- DIRECTION -
Repeat every line, exactly, from the very first through the one where "const SMALL_ROUND = 10;" appears. Add nothing else.

- INFORMATION PROVIDED -
# # # # #
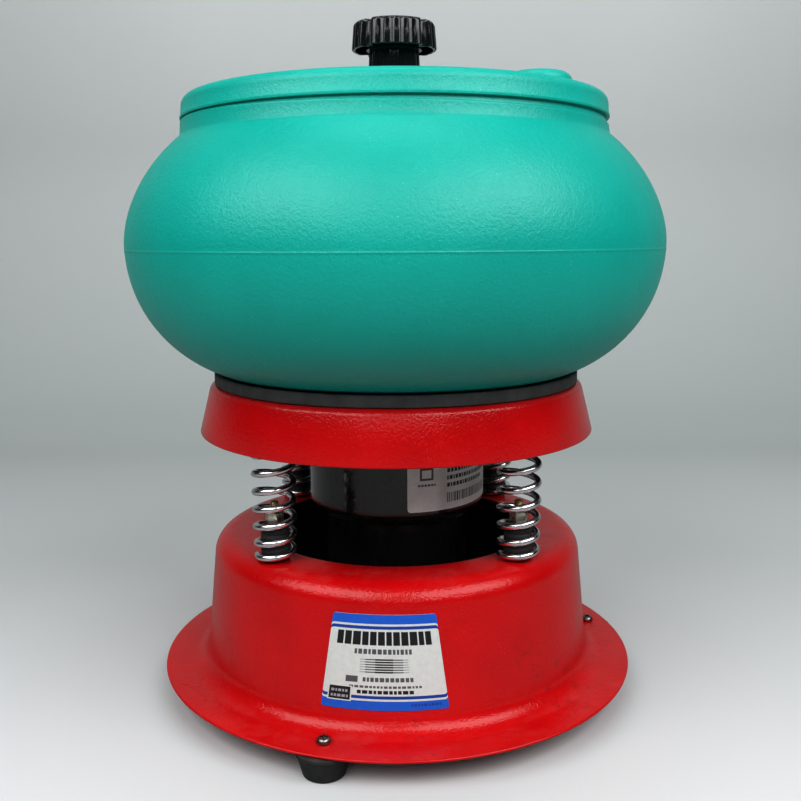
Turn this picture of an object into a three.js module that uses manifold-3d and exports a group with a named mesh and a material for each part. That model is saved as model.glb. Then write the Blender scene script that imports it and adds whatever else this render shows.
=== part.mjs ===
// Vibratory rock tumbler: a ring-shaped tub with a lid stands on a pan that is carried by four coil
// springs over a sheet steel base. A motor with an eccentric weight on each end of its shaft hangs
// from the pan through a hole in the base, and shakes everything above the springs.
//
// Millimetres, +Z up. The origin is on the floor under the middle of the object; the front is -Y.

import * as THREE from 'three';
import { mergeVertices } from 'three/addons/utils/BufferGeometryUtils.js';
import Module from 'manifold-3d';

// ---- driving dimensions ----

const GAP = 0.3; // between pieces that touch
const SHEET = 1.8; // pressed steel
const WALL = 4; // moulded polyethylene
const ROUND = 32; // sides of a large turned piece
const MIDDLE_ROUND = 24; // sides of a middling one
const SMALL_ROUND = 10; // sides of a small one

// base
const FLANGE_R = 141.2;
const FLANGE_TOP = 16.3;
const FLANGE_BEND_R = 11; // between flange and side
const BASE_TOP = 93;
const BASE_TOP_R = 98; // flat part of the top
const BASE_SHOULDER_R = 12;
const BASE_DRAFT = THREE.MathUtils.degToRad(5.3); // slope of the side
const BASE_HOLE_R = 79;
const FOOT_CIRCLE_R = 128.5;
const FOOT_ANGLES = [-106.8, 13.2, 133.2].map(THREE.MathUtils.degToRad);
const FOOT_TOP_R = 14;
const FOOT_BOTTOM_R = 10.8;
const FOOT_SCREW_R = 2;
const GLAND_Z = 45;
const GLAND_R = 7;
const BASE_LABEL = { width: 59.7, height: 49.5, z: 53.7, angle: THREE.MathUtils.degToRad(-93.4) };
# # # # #
- FINISHED TASK -
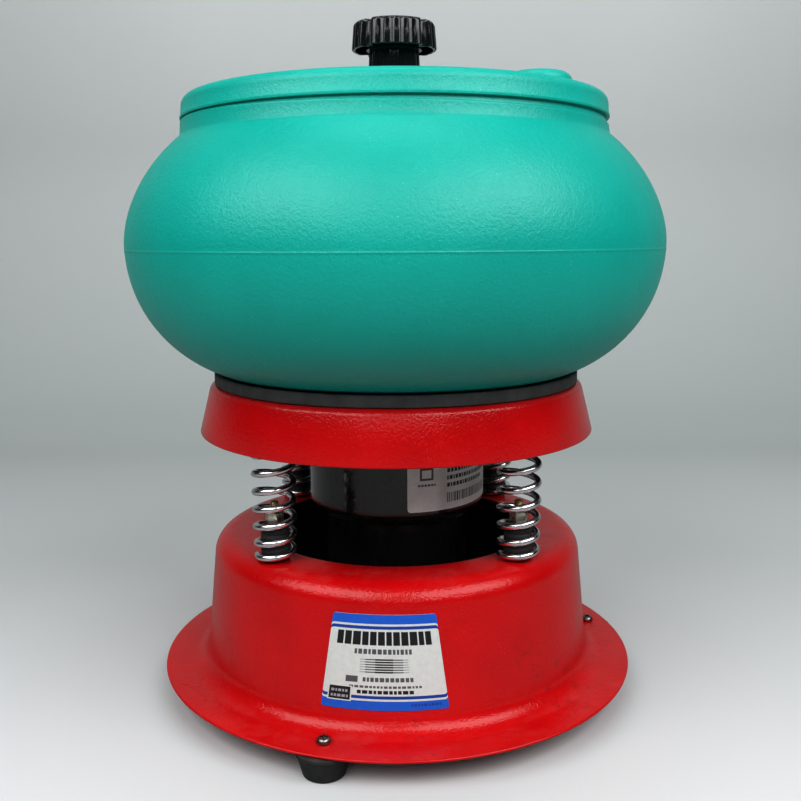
Turn this picture of an object into a three.js module that uses manifold-3d and exports a group with a named mesh and a material for each part. That model is saved as model.glb. Then write the Blender scene script that imports it and adds whatever else this render shows.
=== part.mjs ===
// Vibratory rock tumbler: a ring-shaped tub with a lid stands on a pan that is carried by four coil
// springs over a sheet steel base. A motor with an eccentric weight on each end of its shaft hangs
// from the pan through a hole in the base, and shakes everything above the springs.
//
// Millimetres, +Z up. The origin is on the floor under the middle of the object; the front is -Y.

import * as THREE from 'three';
import { mergeVertices } from 'three/addons/utils/BufferGeometryUtils.js';
import Module from 'manifold-3d';

// ---- driving dimensions ----

const GAP = 0.3; // between pieces that touch
const SHEET = 1.8; // pressed steel
const WALL = 4; // moulded polyethylene
const ROUND = 32; // sides of a large turned piece
const MIDDLE_ROUND = 24; // sides of a middling one
const SMALL_ROUND = 10; // sides of a small one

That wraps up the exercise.